The size of a marketing budget for small businesses and mid-sized businesses needs to be goal-oriented and managed properly by people.

At GoEpps, we are a performance-based agency, one of the most advanced models you’ll find today. We don’t allocate thousands of dollars to a logo refresh or flavor-of-the-day digital channels. Instead, we focus on matching businesses to the right channels using data, competitive analysis, and conversion modeling to maximize potential returns. There’s no guessing. We strategize, customize, measure constantly, tweak as needed, and create compelling, engaging content that positions our clients as leaders in their field (the right recipe for SEO and GEO).

Budgeting Based on Revenue Goals

The smartest way to determine your business marketing budget is to work backward from your revenue goals. Start with these three variables:

  • Target revenue growth.

  • Average customer value (lifetime value or average order value).

  • Expected conversion rates.

This is a “bottom-up” calculation that determines how much to spend to achieve data-driven goals rather than relying on abstract percentages.

Marketing budget guidelines for mid-sized businesses and small businesses have average benchmarks, but these guidelines should never be interpreted as set-in-stone rules. Practical benchmarks as percentages of revenue for SMBs are generally grouped as follows:

  • Growth-based small businesses under $5 million: 7 - 10%

  • Maintenance-focused small businesses: 5 – 7%

  • Mid-sized competitive businesses: 8 – 12%

Other factors will influence this allocation, especially the competitiveness of your industry. The biggest mistake we see is companies spending without measuring performance. Just like your marketing objectives should follow the SMART Goals formula (Specific, Measurable, Achievable, Relevant, Time-bound), so too should your budgeting framework. This approach moves beyond percentages alone and prioritizes actionable, data-driven spending that ensures funds are allocated to high-ROI strategies.

Where Your Budget Goes

Digital channels dominate marketing spend today because they’re more affordable than traditional advertising, highly targeted, and measurable. As an experienced team, we will advise you on where to focus your budget. We assess where your target audience lives online, which channels align with your sales cycle and goals, what your margin structure can support, and where oversaturation either precludes investment or calls for a doubling down. You don’t need to be everywhere all the time. This will spread your budget too thinly so that, like a peep in a windstorm, your message will go unnoticed.

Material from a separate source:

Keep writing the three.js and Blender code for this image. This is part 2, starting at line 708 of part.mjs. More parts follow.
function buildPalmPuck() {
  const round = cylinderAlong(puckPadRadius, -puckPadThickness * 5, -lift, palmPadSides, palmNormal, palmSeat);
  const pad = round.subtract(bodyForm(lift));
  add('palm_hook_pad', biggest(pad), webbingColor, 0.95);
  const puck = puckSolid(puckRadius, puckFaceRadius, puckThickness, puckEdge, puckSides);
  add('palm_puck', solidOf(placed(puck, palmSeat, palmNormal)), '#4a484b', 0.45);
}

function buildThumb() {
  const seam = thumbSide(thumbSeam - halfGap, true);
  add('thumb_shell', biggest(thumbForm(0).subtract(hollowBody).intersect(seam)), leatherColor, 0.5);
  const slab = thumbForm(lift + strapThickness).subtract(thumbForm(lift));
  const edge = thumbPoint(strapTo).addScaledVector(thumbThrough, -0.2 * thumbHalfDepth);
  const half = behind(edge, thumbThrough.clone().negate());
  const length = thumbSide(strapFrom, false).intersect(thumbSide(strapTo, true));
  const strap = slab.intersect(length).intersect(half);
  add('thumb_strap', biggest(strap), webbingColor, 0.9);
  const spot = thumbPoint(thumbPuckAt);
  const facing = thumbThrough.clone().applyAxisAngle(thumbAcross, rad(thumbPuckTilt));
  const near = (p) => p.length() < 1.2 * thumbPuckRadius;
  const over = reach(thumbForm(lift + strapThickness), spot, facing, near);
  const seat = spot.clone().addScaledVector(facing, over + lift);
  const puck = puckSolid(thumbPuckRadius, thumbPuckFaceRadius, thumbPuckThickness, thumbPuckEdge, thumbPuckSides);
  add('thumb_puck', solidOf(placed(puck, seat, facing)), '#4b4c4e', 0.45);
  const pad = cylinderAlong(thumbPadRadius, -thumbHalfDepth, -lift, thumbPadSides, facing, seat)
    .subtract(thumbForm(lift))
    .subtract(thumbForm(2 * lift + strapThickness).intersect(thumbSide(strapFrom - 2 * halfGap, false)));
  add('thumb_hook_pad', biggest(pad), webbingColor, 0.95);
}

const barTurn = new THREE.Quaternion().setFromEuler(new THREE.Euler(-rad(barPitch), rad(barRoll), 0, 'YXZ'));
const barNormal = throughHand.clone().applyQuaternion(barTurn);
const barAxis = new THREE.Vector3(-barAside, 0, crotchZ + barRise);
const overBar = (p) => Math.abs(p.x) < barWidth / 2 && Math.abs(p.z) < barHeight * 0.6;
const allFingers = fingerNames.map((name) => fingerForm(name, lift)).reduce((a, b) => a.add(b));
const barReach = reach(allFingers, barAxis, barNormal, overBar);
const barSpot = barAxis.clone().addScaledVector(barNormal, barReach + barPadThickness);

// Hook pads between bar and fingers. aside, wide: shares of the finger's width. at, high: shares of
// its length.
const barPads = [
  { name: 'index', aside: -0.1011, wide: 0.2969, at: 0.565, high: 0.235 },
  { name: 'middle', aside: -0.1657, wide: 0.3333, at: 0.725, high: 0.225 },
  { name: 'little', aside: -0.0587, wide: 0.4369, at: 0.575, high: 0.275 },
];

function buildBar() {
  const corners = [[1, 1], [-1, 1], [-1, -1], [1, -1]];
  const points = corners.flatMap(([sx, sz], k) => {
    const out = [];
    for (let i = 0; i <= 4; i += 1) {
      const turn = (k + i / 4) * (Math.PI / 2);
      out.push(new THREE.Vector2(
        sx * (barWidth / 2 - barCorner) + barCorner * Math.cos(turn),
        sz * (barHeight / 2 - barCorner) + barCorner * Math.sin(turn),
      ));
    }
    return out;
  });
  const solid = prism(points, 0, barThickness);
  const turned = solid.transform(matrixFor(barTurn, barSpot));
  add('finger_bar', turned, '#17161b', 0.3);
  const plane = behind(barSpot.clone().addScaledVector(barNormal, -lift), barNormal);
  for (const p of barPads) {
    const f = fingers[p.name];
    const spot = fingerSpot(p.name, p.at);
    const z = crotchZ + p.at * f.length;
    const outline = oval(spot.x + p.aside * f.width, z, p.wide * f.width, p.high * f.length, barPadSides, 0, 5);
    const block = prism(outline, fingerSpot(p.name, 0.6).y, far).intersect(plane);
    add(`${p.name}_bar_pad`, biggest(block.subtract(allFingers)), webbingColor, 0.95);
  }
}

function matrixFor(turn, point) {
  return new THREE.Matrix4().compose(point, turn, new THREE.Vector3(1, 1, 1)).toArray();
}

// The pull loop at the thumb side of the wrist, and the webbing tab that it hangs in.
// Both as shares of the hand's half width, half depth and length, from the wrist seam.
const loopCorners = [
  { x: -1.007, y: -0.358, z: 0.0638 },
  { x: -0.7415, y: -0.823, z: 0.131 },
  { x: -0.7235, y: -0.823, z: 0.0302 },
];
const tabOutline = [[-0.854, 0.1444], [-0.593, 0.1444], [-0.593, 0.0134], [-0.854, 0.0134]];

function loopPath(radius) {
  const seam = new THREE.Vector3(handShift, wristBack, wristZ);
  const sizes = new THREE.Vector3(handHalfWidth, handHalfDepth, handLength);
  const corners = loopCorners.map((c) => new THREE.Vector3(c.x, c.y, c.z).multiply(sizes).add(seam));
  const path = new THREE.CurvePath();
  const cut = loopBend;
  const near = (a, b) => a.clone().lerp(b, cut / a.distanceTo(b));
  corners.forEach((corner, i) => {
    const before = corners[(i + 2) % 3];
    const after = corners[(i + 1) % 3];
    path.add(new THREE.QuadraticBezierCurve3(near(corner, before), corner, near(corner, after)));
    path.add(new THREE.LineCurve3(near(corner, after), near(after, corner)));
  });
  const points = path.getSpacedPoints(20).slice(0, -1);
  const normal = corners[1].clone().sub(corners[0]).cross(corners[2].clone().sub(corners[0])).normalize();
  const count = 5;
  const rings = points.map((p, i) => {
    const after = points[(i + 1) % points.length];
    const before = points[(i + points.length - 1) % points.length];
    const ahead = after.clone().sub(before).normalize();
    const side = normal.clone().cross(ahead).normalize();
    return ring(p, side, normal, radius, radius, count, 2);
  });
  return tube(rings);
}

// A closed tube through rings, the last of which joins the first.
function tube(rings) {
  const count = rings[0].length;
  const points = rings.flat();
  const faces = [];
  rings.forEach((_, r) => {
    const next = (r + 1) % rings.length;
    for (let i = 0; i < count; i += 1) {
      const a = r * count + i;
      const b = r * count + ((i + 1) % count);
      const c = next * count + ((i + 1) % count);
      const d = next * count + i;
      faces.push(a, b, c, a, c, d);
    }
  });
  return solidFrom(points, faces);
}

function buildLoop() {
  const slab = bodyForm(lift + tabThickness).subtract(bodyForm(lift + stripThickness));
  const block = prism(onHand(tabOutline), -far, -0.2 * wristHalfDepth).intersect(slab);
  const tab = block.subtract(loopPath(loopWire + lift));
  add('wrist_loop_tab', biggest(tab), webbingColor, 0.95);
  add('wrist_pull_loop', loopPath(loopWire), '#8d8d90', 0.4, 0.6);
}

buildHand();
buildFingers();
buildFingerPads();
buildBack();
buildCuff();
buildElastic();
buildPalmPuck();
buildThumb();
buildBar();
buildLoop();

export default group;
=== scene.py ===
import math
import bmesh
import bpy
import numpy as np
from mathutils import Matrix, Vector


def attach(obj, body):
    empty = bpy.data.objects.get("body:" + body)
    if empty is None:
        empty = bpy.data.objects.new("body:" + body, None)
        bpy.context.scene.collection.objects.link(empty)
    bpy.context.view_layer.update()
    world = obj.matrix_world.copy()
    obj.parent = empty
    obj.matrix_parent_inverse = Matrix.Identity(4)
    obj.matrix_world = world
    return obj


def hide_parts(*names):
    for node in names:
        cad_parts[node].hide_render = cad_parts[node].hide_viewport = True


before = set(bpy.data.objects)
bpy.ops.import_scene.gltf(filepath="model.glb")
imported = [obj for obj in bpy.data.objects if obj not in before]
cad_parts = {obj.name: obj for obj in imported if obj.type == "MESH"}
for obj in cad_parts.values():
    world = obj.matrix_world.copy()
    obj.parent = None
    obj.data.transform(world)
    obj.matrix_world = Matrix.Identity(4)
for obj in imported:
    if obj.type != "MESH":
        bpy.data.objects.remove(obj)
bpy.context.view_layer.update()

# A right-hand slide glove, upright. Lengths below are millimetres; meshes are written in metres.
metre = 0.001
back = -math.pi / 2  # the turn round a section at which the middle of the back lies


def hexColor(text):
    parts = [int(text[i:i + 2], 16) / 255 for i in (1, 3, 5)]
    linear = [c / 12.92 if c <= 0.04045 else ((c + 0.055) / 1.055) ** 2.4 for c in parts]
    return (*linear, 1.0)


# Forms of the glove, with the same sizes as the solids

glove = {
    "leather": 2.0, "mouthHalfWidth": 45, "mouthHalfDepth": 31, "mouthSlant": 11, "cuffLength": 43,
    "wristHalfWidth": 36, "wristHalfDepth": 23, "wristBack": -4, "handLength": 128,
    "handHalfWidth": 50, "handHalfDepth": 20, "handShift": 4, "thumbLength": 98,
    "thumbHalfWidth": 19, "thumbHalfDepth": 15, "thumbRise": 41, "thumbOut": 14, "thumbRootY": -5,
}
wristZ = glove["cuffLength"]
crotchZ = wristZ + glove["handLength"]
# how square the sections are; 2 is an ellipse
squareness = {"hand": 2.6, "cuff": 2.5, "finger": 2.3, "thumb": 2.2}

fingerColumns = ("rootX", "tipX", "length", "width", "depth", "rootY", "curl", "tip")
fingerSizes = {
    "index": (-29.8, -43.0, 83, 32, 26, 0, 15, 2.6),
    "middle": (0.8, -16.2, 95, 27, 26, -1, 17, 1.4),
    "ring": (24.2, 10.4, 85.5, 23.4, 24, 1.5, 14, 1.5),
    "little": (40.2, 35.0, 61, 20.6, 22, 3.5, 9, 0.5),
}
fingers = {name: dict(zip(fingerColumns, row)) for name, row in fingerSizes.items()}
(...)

Email marketing, for example, continues to offer a strong ROI. Search advertising (PPC/SEM) can capture high-intent demand (though costs here are rising for both Google and Meta Ads). Content marketing generates leads at a lower cost than outbound tactics that most consumers ignore. These activities are widely considered the core trifecta of digital marketing, addressing different stages of the customer journey. They work together to build, nurture, and convert audiences on platforms we control (web, blog, email). Social media marketing serves as the engagement catalyst (a fourth pillar, if you will), providing reach, real-time engagement with in-market audiences, and serving as the primary channel for distributing content.

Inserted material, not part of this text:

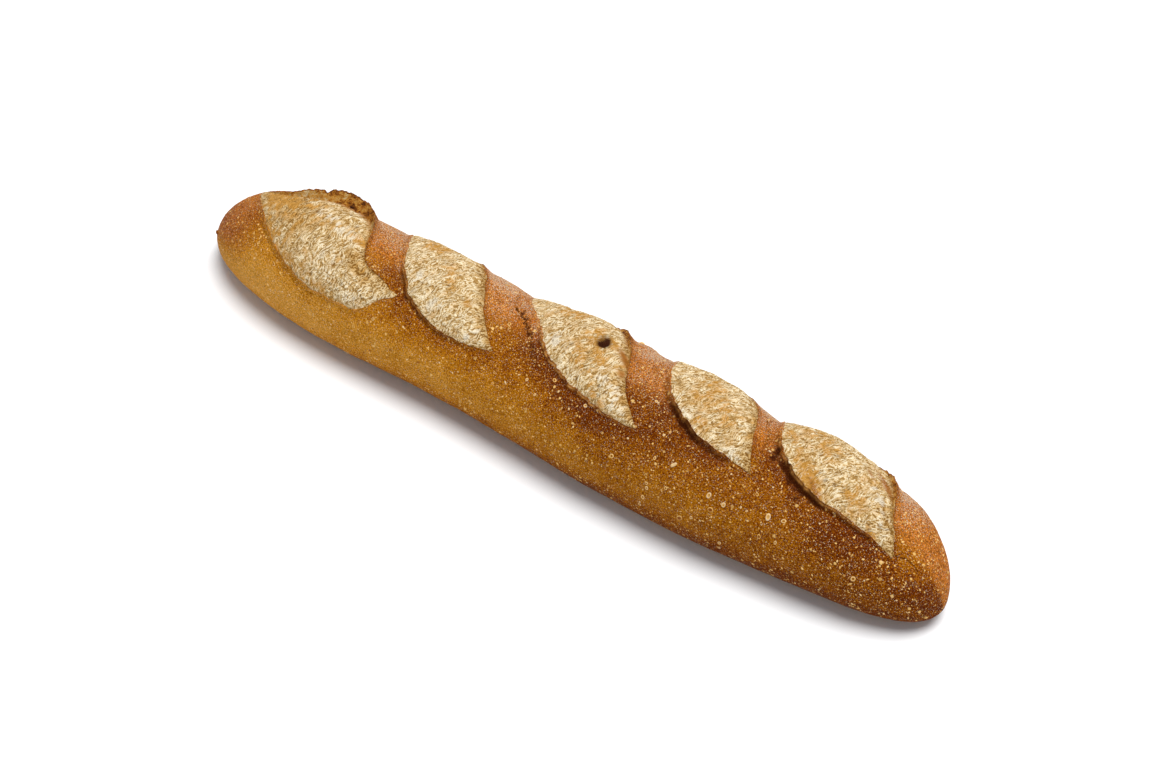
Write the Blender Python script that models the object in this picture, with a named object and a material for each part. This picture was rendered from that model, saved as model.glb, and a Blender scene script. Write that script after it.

The Cost of Underinvestment

One of the most dangerous budget traps is underinvestment. Combine this with unrealistic expectations, and companies run the risk of wasting a hefty chunk of change. When budgets are cut below the recommended 5–12% of revenue, you can face a dangerous cycle of dwindling visibility, reduced customer acquisition, and shrinking market share. A study conducted by the Ehrenberg-Bass Institute for Marketing Science found that brands that stopped or cut their advertising saw sales decline an average of 16% after one year, 25% after two years, and up to 36% after three years.

Reducing spend also increases the cost to acquire new customers. Without sufficient, consistent, and optimized campaigns, conversion rates drop, making each new customer more expensive to gain.

Marketing momentum compounds over time, and it can go both ways. Meanwhile, competitors who maintain or increase spending capture the attention and loyalty you relinquish through cutbacks or underinvestment. At GoEpps, we strike the right balance (we call it the Goldilocks zone) where your budget is not too hot, not too cold, but just right.

Disciplined, sustained investment in the right digital marketing channels and strategies, aligned with your revenue targets and measured against clear performance metrics, prevents you from fading into obscurity.

What Your Marketing Budget Should Really Cost

The right budget is one that loosely aligns with average percentages of gross revenue and depends on whether you’re seeking a boost in visibility, rapid expansion, or increased conversions. A disciplined small business marketing budget is tied to your revenue goals, measured against performance benchmarks, and strategically allocated across channels that generate returns. Ideally, marketing should act as a scalable growth engine that drives demand, customer acquisition, and long-term market share expansion.